Long: Cold hydrogen fuel cools the nozzle, freezing ambient moisture and forming icicles during test firing.
Expander-Bleed Cycle
Hybrid between expander and open cycle
Only part of the fuel is used in regenerative cooling
Remaining fuel bypasses turbine and goes directly to combustion
Exhaust is not reused (like gas generator)
No gas generator/preburner needed
Slight Isp loss due to open exhaust
Lower pressures (~50 bar)
What makes the expander-bleed cycle different from the expander cycle?
Short: Only part of fuel goes through turbine.
Long: In expander-bleed, only a portion of the fuel is used for turbine operation, the rest goes directly to combustion, causing slight Isp losses.
Tap-Off Cycle
Open cycle
Hot gases tapped directly from main combustion chamber
Mixed with fuel and expanded through turbine
No gas generator/preburner
Reason for mixing: reduce temp for turbine blades
Medium chamber pressures (~100 bar)
Slight Isp loss
What is the purpose of mixing hot gas with fuel in the tap-off cycle?
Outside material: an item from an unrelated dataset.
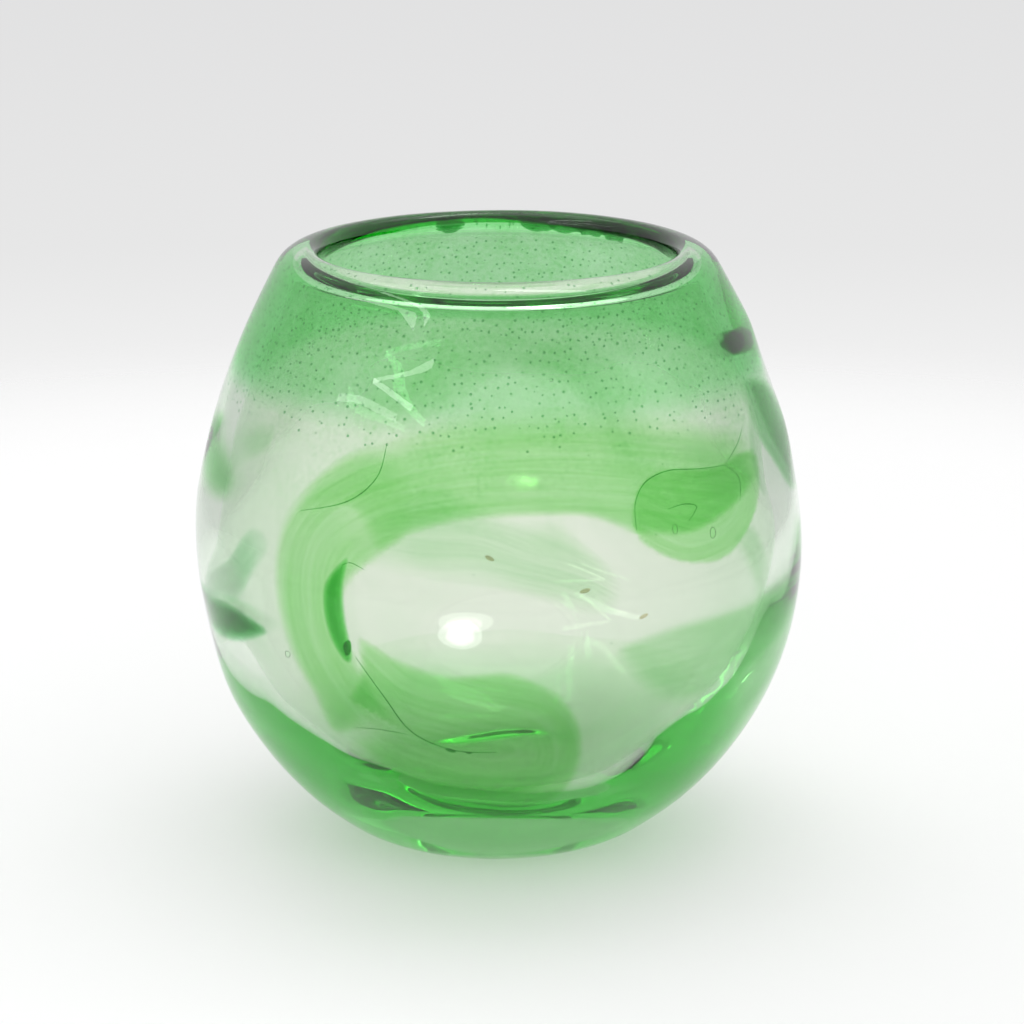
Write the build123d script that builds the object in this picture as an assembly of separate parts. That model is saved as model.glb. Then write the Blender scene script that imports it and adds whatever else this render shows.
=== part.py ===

Short: Lower turbine temperature.
Long: The hot gas from the chamber is too hot for turbines, so it’s mixed with cooler fuel to reduce temperature and protect turbine blades.
Staged Combustion Cycle
Closed cycle
Uses preburners to burn one of the propellants (fuel-rich or oxidizer-rich)
Exhaust used to power turbines, then injected into main combustion chamber
High efficiency (no losses)
Limited by turbine temperature (~900 K)
Variants:
FRSC (Fuel-Rich)
ORSC (Oxidizer-Rich)
What is a key advantage of the staged combustion cycle?
Short: High efficiency, no propellant loss.
Long: All propellants are used efficiently—preburner exhaust is injected into the combustion chamber, leading to high specific impulse.